====== Source excerpt

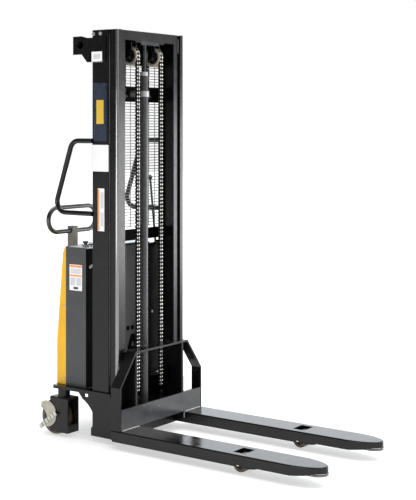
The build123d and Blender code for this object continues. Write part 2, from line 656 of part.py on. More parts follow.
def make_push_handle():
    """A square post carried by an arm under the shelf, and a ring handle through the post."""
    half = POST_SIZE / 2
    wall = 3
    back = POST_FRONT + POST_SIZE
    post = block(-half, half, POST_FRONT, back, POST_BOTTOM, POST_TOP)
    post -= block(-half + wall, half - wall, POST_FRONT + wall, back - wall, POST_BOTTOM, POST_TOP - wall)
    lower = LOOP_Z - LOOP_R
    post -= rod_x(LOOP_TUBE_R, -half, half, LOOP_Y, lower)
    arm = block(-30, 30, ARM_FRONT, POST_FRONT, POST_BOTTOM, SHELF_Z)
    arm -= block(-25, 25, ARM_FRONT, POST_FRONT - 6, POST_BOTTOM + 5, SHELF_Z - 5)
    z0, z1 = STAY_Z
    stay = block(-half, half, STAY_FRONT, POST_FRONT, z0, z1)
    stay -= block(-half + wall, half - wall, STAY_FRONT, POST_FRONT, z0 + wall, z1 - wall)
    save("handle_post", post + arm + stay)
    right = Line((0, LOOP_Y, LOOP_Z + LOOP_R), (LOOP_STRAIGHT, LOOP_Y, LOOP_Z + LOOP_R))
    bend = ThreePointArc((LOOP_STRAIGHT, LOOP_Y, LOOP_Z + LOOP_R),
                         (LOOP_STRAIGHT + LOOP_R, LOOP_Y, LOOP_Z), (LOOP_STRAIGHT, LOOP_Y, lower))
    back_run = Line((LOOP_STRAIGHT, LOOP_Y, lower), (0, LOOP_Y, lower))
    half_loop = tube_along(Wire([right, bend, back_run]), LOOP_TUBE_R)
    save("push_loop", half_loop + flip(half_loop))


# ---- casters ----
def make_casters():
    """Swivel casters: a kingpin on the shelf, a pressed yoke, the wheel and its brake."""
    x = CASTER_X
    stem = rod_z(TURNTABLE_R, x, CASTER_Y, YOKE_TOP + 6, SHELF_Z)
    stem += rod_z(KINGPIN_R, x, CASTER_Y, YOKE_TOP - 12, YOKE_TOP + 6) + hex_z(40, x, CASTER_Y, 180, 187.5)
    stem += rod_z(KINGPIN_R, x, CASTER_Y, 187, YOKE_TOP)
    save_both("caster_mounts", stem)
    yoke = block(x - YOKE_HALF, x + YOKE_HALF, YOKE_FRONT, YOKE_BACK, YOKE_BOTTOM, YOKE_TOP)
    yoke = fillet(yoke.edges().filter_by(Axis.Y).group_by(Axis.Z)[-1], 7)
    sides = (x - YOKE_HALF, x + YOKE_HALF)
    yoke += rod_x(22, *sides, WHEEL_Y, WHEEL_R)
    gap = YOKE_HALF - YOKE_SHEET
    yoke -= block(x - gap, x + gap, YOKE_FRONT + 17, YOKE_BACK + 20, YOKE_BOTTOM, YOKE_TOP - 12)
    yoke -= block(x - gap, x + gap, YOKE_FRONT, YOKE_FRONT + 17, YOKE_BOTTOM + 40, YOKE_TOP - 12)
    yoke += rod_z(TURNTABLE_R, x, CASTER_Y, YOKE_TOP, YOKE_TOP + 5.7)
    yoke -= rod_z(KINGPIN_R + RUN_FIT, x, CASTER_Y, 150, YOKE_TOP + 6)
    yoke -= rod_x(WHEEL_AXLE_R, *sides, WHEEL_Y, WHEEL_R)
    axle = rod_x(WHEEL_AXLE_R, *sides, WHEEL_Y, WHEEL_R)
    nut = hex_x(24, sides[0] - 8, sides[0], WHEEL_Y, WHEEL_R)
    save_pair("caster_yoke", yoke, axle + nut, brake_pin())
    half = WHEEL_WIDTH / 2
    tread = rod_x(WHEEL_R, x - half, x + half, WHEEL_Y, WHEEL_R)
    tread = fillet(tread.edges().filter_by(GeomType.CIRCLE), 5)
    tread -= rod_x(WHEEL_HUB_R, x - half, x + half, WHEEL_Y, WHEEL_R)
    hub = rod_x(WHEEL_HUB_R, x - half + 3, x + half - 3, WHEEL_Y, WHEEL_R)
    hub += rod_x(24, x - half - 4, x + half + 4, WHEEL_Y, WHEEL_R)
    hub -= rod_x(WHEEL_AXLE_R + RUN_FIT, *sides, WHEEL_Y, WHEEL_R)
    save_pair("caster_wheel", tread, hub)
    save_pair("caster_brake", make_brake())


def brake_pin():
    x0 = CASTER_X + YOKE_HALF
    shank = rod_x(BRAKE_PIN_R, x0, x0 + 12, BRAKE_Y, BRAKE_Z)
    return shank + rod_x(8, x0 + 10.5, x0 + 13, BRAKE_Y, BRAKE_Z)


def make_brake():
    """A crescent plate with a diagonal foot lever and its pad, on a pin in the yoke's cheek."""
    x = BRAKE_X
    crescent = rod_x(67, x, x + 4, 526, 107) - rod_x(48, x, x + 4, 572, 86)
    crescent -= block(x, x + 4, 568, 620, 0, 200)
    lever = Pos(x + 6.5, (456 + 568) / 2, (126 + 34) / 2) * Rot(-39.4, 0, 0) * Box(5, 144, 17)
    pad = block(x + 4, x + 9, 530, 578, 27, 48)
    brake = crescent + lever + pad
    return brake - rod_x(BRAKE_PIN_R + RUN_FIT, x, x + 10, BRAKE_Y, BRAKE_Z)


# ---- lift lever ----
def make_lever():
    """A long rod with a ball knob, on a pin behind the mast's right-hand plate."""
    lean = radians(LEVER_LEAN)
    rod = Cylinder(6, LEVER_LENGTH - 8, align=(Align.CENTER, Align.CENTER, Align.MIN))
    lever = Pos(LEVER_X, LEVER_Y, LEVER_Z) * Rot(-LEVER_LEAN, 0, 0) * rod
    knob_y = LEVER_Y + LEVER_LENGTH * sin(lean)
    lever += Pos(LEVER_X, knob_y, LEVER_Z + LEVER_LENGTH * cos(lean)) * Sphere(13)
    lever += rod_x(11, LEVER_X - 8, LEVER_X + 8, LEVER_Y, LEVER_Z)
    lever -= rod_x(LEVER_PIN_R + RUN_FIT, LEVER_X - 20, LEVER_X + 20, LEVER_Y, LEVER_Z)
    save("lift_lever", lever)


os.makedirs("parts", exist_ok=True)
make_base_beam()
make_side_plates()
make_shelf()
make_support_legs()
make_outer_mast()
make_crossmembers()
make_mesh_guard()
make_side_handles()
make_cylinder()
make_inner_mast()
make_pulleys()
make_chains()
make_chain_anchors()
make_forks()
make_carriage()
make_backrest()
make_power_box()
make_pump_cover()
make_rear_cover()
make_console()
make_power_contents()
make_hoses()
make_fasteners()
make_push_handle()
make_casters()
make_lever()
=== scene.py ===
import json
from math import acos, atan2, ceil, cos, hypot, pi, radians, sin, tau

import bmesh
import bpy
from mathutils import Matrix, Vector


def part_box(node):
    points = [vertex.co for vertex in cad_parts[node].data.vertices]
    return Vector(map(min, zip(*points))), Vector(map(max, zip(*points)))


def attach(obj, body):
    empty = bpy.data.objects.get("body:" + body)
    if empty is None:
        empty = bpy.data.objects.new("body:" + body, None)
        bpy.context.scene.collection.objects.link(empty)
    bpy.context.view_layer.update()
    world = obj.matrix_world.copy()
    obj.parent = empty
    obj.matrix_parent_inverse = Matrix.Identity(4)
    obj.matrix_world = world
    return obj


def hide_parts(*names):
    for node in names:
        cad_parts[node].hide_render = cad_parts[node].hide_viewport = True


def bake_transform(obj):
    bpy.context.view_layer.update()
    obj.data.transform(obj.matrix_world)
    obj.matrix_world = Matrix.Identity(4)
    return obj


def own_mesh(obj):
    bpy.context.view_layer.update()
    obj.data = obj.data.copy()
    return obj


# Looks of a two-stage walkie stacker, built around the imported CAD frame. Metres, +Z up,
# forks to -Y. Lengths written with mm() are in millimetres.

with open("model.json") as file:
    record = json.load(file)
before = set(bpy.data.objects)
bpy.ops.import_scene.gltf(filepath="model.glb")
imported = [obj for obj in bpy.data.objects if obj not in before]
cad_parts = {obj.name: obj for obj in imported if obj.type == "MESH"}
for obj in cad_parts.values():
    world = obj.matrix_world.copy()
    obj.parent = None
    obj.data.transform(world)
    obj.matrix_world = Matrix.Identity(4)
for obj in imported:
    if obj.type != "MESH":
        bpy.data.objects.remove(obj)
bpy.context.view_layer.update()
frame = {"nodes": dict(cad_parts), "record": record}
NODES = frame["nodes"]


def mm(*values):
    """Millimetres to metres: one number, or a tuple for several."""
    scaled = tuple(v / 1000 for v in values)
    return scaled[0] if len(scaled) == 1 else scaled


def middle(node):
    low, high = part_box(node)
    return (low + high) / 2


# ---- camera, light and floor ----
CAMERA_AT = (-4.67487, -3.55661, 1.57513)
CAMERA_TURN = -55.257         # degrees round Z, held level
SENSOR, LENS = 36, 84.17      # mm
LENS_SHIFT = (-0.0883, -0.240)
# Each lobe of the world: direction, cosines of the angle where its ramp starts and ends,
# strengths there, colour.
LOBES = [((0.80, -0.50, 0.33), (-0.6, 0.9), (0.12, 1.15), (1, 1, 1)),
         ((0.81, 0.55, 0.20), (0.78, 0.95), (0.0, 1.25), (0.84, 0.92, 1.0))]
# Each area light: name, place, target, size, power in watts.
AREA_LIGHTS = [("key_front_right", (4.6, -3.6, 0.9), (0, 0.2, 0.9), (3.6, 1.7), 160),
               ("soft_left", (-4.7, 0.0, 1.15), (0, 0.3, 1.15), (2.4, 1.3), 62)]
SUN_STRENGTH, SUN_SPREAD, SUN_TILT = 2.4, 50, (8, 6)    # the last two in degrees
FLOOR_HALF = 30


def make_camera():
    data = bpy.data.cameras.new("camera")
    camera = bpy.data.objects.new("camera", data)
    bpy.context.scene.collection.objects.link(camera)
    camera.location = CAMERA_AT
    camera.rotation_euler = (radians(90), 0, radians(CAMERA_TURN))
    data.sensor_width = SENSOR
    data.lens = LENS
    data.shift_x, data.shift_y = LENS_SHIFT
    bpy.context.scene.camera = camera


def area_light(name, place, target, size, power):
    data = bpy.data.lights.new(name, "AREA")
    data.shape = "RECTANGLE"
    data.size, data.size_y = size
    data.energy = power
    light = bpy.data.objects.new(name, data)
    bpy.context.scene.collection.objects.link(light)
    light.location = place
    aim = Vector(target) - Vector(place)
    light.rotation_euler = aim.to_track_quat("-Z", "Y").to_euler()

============

> **What this task involves**
Return only the lines from the beginning of the material up to and including the line with "half_loop + flip(half_loop))", exactly as written.

> **Correct result**
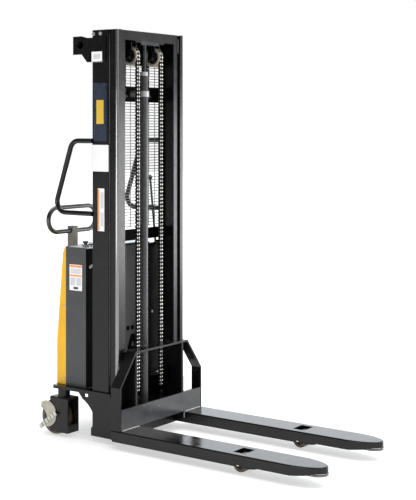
The build123d and Blender code for this object continues. Write part 2, from line 656 of part.py on. More parts follow.
def make_push_handle():
    """A square post carried by an arm under the shelf, and a ring handle through the post."""
    half = POST_SIZE / 2
    wall = 3
    back = POST_FRONT + POST_SIZE
    post = block(-half, half, POST_FRONT, back, POST_BOTTOM, POST_TOP)
    post -= block(-half + wall, half - wall, POST_FRONT + wall, back - wall, POST_BOTTOM, POST_TOP - wall)
    lower = LOOP_Z - LOOP_R
    post -= rod_x(LOOP_TUBE_R, -half, half, LOOP_Y, lower)
    arm = block(-30, 30, ARM_FRONT, POST_FRONT, POST_BOTTOM, SHELF_Z)
    arm -= block(-25, 25, ARM_FRONT, POST_FRONT - 6, POST_BOTTOM + 5, SHELF_Z - 5)
    z0, z1 = STAY_Z
    stay = block(-half, half, STAY_FRONT, POST_FRONT, z0, z1)
    stay -= block(-half + wall, half - wall, STAY_FRONT, POST_FRONT, z0 + wall, z1 - wall)
    save("handle_post", post + arm + stay)
    right = Line((0, LOOP_Y, LOOP_Z + LOOP_R), (LOOP_STRAIGHT, LOOP_Y, LOOP_Z + LOOP_R))
    bend = ThreePointArc((LOOP_STRAIGHT, LOOP_Y, LOOP_Z + LOOP_R),
                         (LOOP_STRAIGHT + LOOP_R, LOOP_Y, LOOP_Z), (LOOP_STRAIGHT, LOOP_Y, lower))
    back_run = Line((LOOP_STRAIGHT, LOOP_Y, lower), (0, LOOP_Y, lower))
    half_loop = tube_along(Wire([right, bend, back_run]), LOOP_TUBE_R)
    save("push_loop", half_loop + flip(half_loop))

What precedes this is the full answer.